Hill adds Wat (1900-1967) to his roll call of poetic heroes, joining Milton and Ben Jonson (“my god,” Hill calls the latter). Wat was a Polish poet and one-time Communist hounded and imprisoned by Nazis and Soviets alike. Late in life, visiting in California, he recorded lengthy conversations with his countryman, Czeslaw Milosz. The transcripts were translated into English and published in 1988 as My Century. Wat, to my taste, is a middling poet, a “futurist,” but his oral memoir is a necessary document from the most bloodthirsty century in history. Hill has resurrected Wat before. In section XV of The Triumph of Love (1998), he writes:
“Flamen I draw darkly out of flame.
Lumen is a measure of light.
Lumens are not luminaries. A great
Polish luminary of our time is the obscure
Aleksander Wat.”
In Aleksander Wat: Life an Art of an Iconoclast, Tomas Venclova quotes an article written by Wat late in his life that sounds a seemingly un-Hill-ian note:
“Now I think that a return to the clear, most simple poem in a traditional form, with a theme, is not just desirable but possible. Yet what a difficult path it is, how many superstitions and small vanities have to be repudiated.”

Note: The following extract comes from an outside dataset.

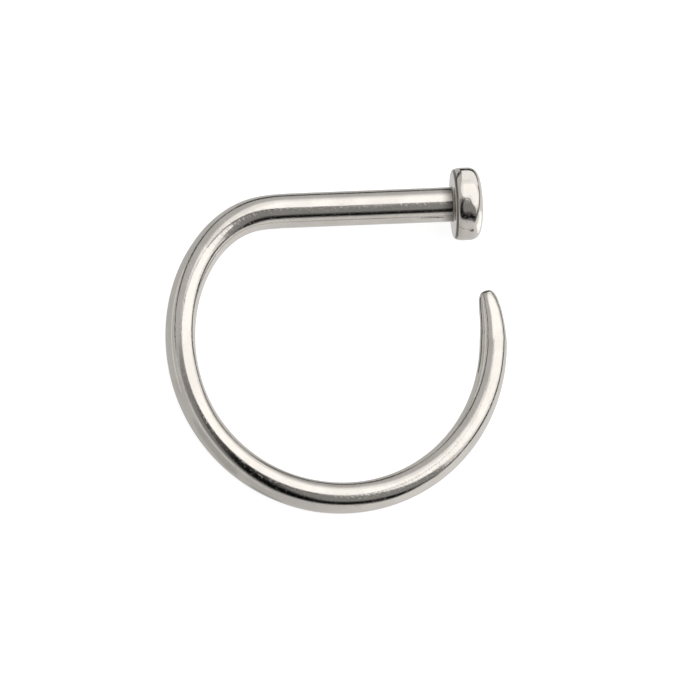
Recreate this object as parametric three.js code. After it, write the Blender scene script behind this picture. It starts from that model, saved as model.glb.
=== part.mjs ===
// A D-ring nostril piercing of polished steel: a straight post with a domed button head
// at its front end, bent at the back into a round, open hoop. The hoop passes under the
// post, narrows along its last third and ends in a blunt nose below the head.
// Millimetres, +Z up. The ring lies on its side on a flat surface with its post along X,
// and the origin is the middle of its bounding box, at the surface.
//
// It is made the way the real one is: first turned as a straight blank, then bent. The
// blank stands along Y, from the middle of the head's crown to the end of the nose, and
// `along` is a distance on it measured from the head's back face.
import * as THREE from 'three';
import { mergeVertices } from 'three/addons/utils/BufferGeometryUtils.js';

// The head: a flat back face with a soft rim, a short upright wall and a full, domed crown.
// The wall is measured from the back face, and the rim falls away over the back of it.
const HEAD_DIAMETER = 2.1;
const HEAD_WALL = 0.375;
const CROWN_HEIGHT = 0.465;
const RIM_DEPTH = 0.25;
const RIM_DROP = 0.115;
const NECK_FILLET = 0.06;

// The post: the straight, thicker part that passes through the piercing.
const POST_DIAMETER = 1.0;
const POST_LENGTH = 4.42;

// The bend at the back of the post, through which the wire thins down to the hoop's.
const BEND_LENGTH = 3.11;
const BEND_TURN = THREE.MathUtils.degToRad(51.8);

// The hoop, measured on the middle of the wire.
const HOOP_RADIUS = 4.62;
const HOOP_TURN = THREE.MathUtils.degToRad(231);
const HOOP_WIRE_DIAMETER = 0.87;
const NOSE_LENGTH = 0.36;

// How full the two round ends are: 2 is an ellipse, and more is squarer.
const CROWN_FULLNESS = 3.35;
const NOSE_FULLNESS = 2.9;

// How sharply the wire turns, in shares of the stretch's own mean, at shares of its length.
// In the bend it also thins, from the post's diameter (0) to the hoop wire's (1), and
// along the hoop its thickness changes a little, in shares of the hoop wire's diameter.
const BEND_COURSE = [
  { share: 0, turn: 0, thinned: 0 },
  { share: 0.25, turn: 0.44, thinned: 0.04 },
  { share: 0.45, turn: 1.71, thinned: 0.3 },
  { share: 0.7, turn: 1.36, thinned: 0.7 },
  { share: 1, turn: 0.95, thinned: 1 },
];
const HOOP_COURSE = [
  { share: 0, turn: 1.236, thickness: 1 },
  { share: 0.12, turn: 0.926, thickness: 0.995 },
  { share: 0.3, turn: 1.009, thickness: 0.985 },
  { share: 0.5, turn: 1.017, thickness: 1.05 },
  { share: 0.7, turn: 1.067, thickness: 0.98 },
  { share: 0.86, turn: 0.963, thickness: 0.93 },
  { share: 0.92, turn: 0.893, thickness: 0.905 },
  { share: 0.97, turn: 0.827, thickness: 0.74 },
  { share: 1, turn: 0.791, thickness: 0.54 },
];

// How finely the blank is divided, round it and along it.
const SIDES = 24;
const CROWN_STEPS = 7;
const RIM_STEPS = 4;
const FILLET_STEPS = 3;
const POST_STEPS = 5;
const BEND_STEPS = 16;
const HOOP_STEPS = 62;
const NOSE_STEPS = 8;

// The course's fine steps, and the widest lean tried when the ring is laid down.
const COURSE_STEPS = 4000;
const WIDEST_LEAN = 0.3;
const LEAN_TRIES = 45;

const HOOP_LENGTH = HOOP_RADIUS * HOOP_TURN;
const BEND_END = POST_LENGTH + BEND_LENGTH;
const WIRE_END = BEND_END + HOOP_LENGTH;
const NOSE_START = WIRE_END - NOSE_LENGTH;

// The value of one column of a table at a share, on straight lines between its rows.
function read(table, column, share) {
  const next = table.findIndex((row) => row.share >= share);
  if (next === -1) return table[table.length - 1][column];
  if (next === 0) return table[0][column];
  const from = table[next - 1];
  const to = table[next];
  return THREE.MathUtils.mapLinear(share, from.share, to.share, from[column], to[column]);
}

// The mean of a column over the whole table.
function mean(table, column) {
  let total = 0;
  for (let i = 1; i < table.length; i++) {
    const width = table[i].share - table[i - 1].share;
    total += (width * (table[i][column] + table[i - 1][column])) / 2;
  }
  return total;
}

// Half the width of a rounded end, as a share of its root, from its root (0) to its tip (1).
function roundEnd(share, fullness) {
  return Math.pow(1 - Math.pow(share, fullness), 1 / fullness);
}

// The angle that the wire turns per millimetre.
function turnPerMillimetre(along) {
  if (along <= POST_LENGTH) return 0;
  if (along <= BEND_END) {
    const share = (along - POST_LENGTH) / BEND_LENGTH;
    const turn = read(BEND_COURSE, 'turn', share) / mean(BEND_COURSE, 'turn');
    return (turn * BEND_TURN) / BEND_LENGTH;
  }
  const share = (along - BEND_END) / HOOP_LENGTH;
  return read(HOOP_COURSE, 'turn', share) / mean(HOOP_COURSE, 'turn') / HOOP_RADIUS;
}

// The bent wire's middle line, in the ring's own plane: place and heading at even steps.
// It starts at the head's back face and runs along -X, so that the hoop turns below it.
function bentCourse() {
  const step = WIRE_END / COURSE_STEPS;
  const course = [{ x: 0, y: 0, heading: Math.PI }];
  for (let i = 1; i <= COURSE_STEPS; i++) {
    const last = course[i - 1];
    const turn = turnPerMillimetre((i - 0.5) * step) * step;
    const middle = last.heading + turn / 2;
    course.push({
      x: last.x + Math.cos(middle) * step,
      y: last.y + Math.sin(middle) * step,
      heading: last.heading + turn,
    });
  }
  return course;
}

// The wire's radius behind the head.
function wireRadius(along) {
  if (along <= BEND_END) {
    const thinned = read(BEND_COURSE, 'thinned', (along - POST_LENGTH) / BEND_LENGTH);
    return THREE.MathUtils.lerp(POST_DIAMETER, HOOP_WIRE_DIAMETER, thinned) / 2;
  }
  const share = (along - BEND_END) / HOOP_LENGTH;
  return (read(HOOP_COURSE, 'thickness', share) * HOOP_WIRE_DIAMETER) / 2;
}

// The head's half outline, from the middle of its crown to the post.
function headOutline() {
  const outline = [];
  for (let i = 0; i <= CROWN_STEPS; i++) {
    const rise = Math.cos((i / CROWN_STEPS) * (Math.PI / 2));
    const radius = (roundEnd(rise, CROWN_FULLNESS) * HEAD_DIAMETER) / 2;
    outline.push(new THREE.Vector2(radius, -HEAD_WALL - rise * CROWN_HEIGHT));
  }
  outline[0].x = 0;
  for (let i = 0; i <= RIM_STEPS; i++) {
    const angle = (i / RIM_STEPS) * (Math.PI / 2);
    const radius = HEAD_DIAMETER / 2 - RIM_DROP * (1 - Math.cos(angle));
    outline.push(new THREE.Vector2(radius, -RIM_DEPTH * (1 - Math.sin(angle))));
  }
  for (let i = 0; i <= FILLET_STEPS; i++) {
    const angle = (i / FILLET_STEPS) * (Math.PI / 2);
    const radius = POST_DIAMETER / 2 + NECK_FILLET * (1 - Math.sin(angle));
    outline.push(new THREE.Vector2(radius, NECK_FILLET * (1 - Math.cos(angle))));
  }
  return outline;
}

// One stretch of the wire's half outline, without its first point.
function wireOutline(start, end, steps) {
  const outline = [];
  for (let i = 1; i <= steps; i++) {
    const along = THREE.MathUtils.lerp(start, end, i / steps);
    outline.push(new THREE.Vector2(wireRadius(along), along));
  }
  return outline;
}

// The nose's half outline, from the end of the full wire to the axis.
function noseOutline() {
  const outline = [];
  for (let i = 1; i <= NOSE_STEPS; i++) {
    const share = Math.sin((i / NOSE_STEPS) * (Math.PI / 2));
    const along = NOSE_START + share * NOSE_LENGTH;
    outline.push(new THREE.Vector2(wireRadius(along) * roundEnd(share, NOSE_FULLNESS), along));
  }
  outline[NOSE_STEPS - 1].x = 0;
  return outline;
}

// The straight blank, turned round Y.
function straightBlank() {
  const outline = [
    ...headOutline(),
    ...wireOutline(NECK_FILLET, POST_LENGTH, POST_STEPS),
    ...wireOutline(POST_LENGTH, BEND_END, BEND_STEPS),
    ...wireOutline(BEND_END, NOSE_START, HOOP_STEPS),
    ...noseOutline(),
  ];
  return new THREE.LatheGeometry(outline, SIDES);
}

// The blank bent along the course: each point keeps its distance from the middle line.
function bend(blank, course) {
  const points = blank.getAttribute('position');
  for (let i = 0; i < points.count; i++) {
    const along = points.getY(i);
    const side = points.getX(i);
    const place = placeOn(course, along);
    const x = place.x + Math.sin(place.heading) * side;
    const y = place.y - Math.cos(place.heading) * side;
    points.setXY(i, x, y);
  }
}

// The middle line's place and heading at a distance along it. The head lies before its start.
function placeOn(course, along) {
  if (along <= 0) return { x: -along, y: 0, heading: course[0].heading };
  const step = WIRE_END / COURSE_STEPS;
  const index = Math.min(Math.floor(along / step), COURSE_STEPS - 1);
  const share = along / step - index;
  const from = course[index];
  const to = course[index + 1];
  return {
    x: THREE.MathUtils.lerp(from.x, to.x, share),
    y: THREE.MathUtils.lerp(from.y, to.y, share),
    heading: THREE.MathUtils.lerp(from.heading, to.heading, share),
  };
}

// The merged surface as plain corners and faces, without the empty faces at its two ends.
function closedSurface(geometry) {
  geometry.deleteAttribute('normal');
  geometry.deleteAttribute('uv');
  const merged = mergeVertices(geometry, 1e-4);
  const index = merged.getIndex();
  const faces = [];
  for (let i = 0; i < index.count; i += 3) {
    const [a, b, c] = [index.getX(i), index.getX(i + 1), index.getX(i + 2)];
    if (a !== b && b !== c && c !== a) faces.push(a, b, c);
  }
  merged.setIndex(faces);
  return merged;
}

// The centre of mass of a closed surface, from the tetrahedra between its faces and zero.
function centreOfMass(geometry) {
  const points = geometry.getAttribute('position');
  const index = geometry.getIndex();
  const corners = [new THREE.Vector3(), new THREE.Vector3(), new THREE.Vector3()];
  const centre = new THREE.Vector3();
  let volume = 0;
  for (let i = 0; i < index.count; i += 3) {
    corners.forEach((corner, k) => corner.fromBufferAttribute(points, index.getX(i + k)));
    const [a, b, c] = corners;
    const part = a.dot(b.clone().cross(c)) / 6;
    volume += part;
    centre.add(a.clone().add(b).add(c).multiplyScalar(part / 4));
  }
  return centre.divideScalar(volume);
}

// The value between two limits where a valley-shaped function is lowest.
function lowest(height, low, high) {
  for (let i = 0; i < LEAN_TRIES; i++) {
    const third = (high - low) / 3;
    if (height(low + third) < height(high - third)) high -= third;
    else low += third;
  }
  return (low + high) / 2;
}

// The direction that points up when the ring has come to rest on its side: the one for
// which its centre of mass is as near to the surface as it can get.
function upAtRest(geometry) {
  const points = geometry.getAttribute('position');
  const centre = centreOfMass(geometry);
  const corner = new THREE.Vector3();
  const heightWith = (leanX, leanY) => {
    const up = new THREE.Vector3(leanX, leanY, 1).normalize();
    let reach = 0;
    for (let i = 0; i < points.count; i++) {
      corner.fromBufferAttribute(points, i);
      reach = Math.max(reach, centre.dot(up) - corner.dot(up));
    }
    return reach;
  };
  const bestY = (leanX) => lowest((y) => heightWith(leanX, y), -WIDEST_LEAN, WIDEST_LEAN);
  const leanX = lowest((x) => heightWith(x, bestY(x)), -WIDEST_LEAN, WIDEST_LEAN);
  return new THREE.Vector3(leanX, bestY(leanX), 1).normalize();
}

// The ring, laid on its side with its lowest points at height zero.
function ringMesh() {
  const blank = straightBlank();
  bend(blank, bentCourse());
  const geometry = closedSurface(blank);
  geometry.computeVertexNormals();
  const steel = new THREE.MeshStandardMaterial({ color: 0xc6c2bb, roughness: 0.2, metalness: 1 });
  const mesh = new THREE.Mesh(geometry, steel);
  mesh.name = 'd_ring';
  mesh.quaternion.setFromUnitVectors(upAtRest(geometry), new THREE.Vector3(0, 0, 1));
  const box = new THREE.Box3().setFromObject(mesh, true);
  const middle = box.getCenter(new THREE.Vector3());
  mesh.position.set(-middle.x, -middle.y, -box.min.z);
  return mesh;
}

const piercing = new THREE.Group();
piercing.add(ringMesh());

export default piercing;
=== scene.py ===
"""The looks of a D-ring nostril piercing: polished steel, lying on its side on a pale floor.

The ring is made the way the real one is. A straight blank is turned first, with its domed
head, its post and its long tapering wire, and the blank is then bent along its course and
laid down. Sizes are in metres, in the part's own frame, with the part's own numbers.
"""
import logging
import math
from dataclasses import dataclass
from enum import Enum
from typing import Callable, Sequence

import bmesh
import bpy
from bmesh.types import BMesh
from bpy.types import Node, NodeSocket, NodeTree, Object
from mathutils import Matrix, Vector


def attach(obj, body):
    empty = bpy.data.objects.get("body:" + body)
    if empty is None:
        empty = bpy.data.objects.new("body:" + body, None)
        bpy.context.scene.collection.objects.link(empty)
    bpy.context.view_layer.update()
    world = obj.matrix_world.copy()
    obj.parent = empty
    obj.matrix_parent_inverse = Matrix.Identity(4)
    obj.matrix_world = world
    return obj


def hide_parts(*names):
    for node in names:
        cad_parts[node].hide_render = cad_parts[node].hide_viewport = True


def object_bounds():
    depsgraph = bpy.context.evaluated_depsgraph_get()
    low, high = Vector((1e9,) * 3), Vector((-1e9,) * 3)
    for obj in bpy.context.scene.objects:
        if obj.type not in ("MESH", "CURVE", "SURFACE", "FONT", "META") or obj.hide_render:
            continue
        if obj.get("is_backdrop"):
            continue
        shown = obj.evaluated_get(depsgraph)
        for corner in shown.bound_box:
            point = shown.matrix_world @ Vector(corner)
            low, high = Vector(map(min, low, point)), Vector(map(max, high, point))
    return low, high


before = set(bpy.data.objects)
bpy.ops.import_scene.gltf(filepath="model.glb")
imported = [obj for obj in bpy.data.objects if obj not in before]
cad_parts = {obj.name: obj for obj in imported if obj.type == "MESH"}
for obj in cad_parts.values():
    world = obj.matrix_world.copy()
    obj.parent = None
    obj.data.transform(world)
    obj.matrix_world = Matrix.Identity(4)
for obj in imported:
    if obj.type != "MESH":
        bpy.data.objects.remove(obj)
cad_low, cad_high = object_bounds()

log = logging.getLogger("d_ring")

MM = 0.001
ROOT_BODY = "root"
RING_NODE = "d_ring"
STEEL_SLOT = "polished_steel"
BLANK_PLACE = "blank"

# The direction in the ring's own plane frame that points up once it has come to rest.
REST_UP = Vector((0.05438, 0.03236, 0.998))


@dataclass(frozen=True)
class CourseRow:
    """How sharply the wire turns at a share of a stretch of it."""

    share: float
    turn: float


@dataclass(frozen=True)
class BendRow(CourseRow):
    """A row of the bend's table, with how far the wire has thinned."""

    thinned: float


@dataclass(frozen=True)
class HoopRow(CourseRow):
    """A row of the hoop's table, with how thick the wire is."""

    thickness: float


def read_rows(rows: Sequence[CourseRow], column: str, share: float) -> float:
    """Reads one column of a table on straight lines between its rows.

    Args:
        rows: The table, in rising order of share.
        column: The name of the column.
        share: Where to read it, from 0 to 1.

    Returns:
        The column's value there, held at the table's ends.
    """
    if share <= rows[0].share:
        return getattr(rows[0], column)
    for start, end in zip(rows, rows[1:]):
        if share <= end.share:
            part = (share - start.share) / (end.share - start.share)
            return lerp(getattr(start, column), getattr(end, column), part)
    return getattr(rows[-1], column)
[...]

To quote another authority, also among Hill’s enthusiasms, here are the final sentences of Milton’s A Treatise of Civil Power or, to cite the full title, A Treatise of Civil Power in Ecclesiastical Causes; Showing That it Is Not Lawful For Any Power on Earth to Compel in Matters of Religion:
“Pomp and ostentation of reading is admired among the vulgar, but doubtless, in matters of religion, he is learnedest who is plainest. The brevity I use, not exceeding a small manual, will not therefore, I suppose, be thought the less considerable, unless with them, perhaps, who think that great books only can determine great matters. I rather choose the common rule, not to make much ado where less may serve, which in controversies, and those especially of religion, would make them less tedious, and by consequence read oftener by many more, and with more benefit.”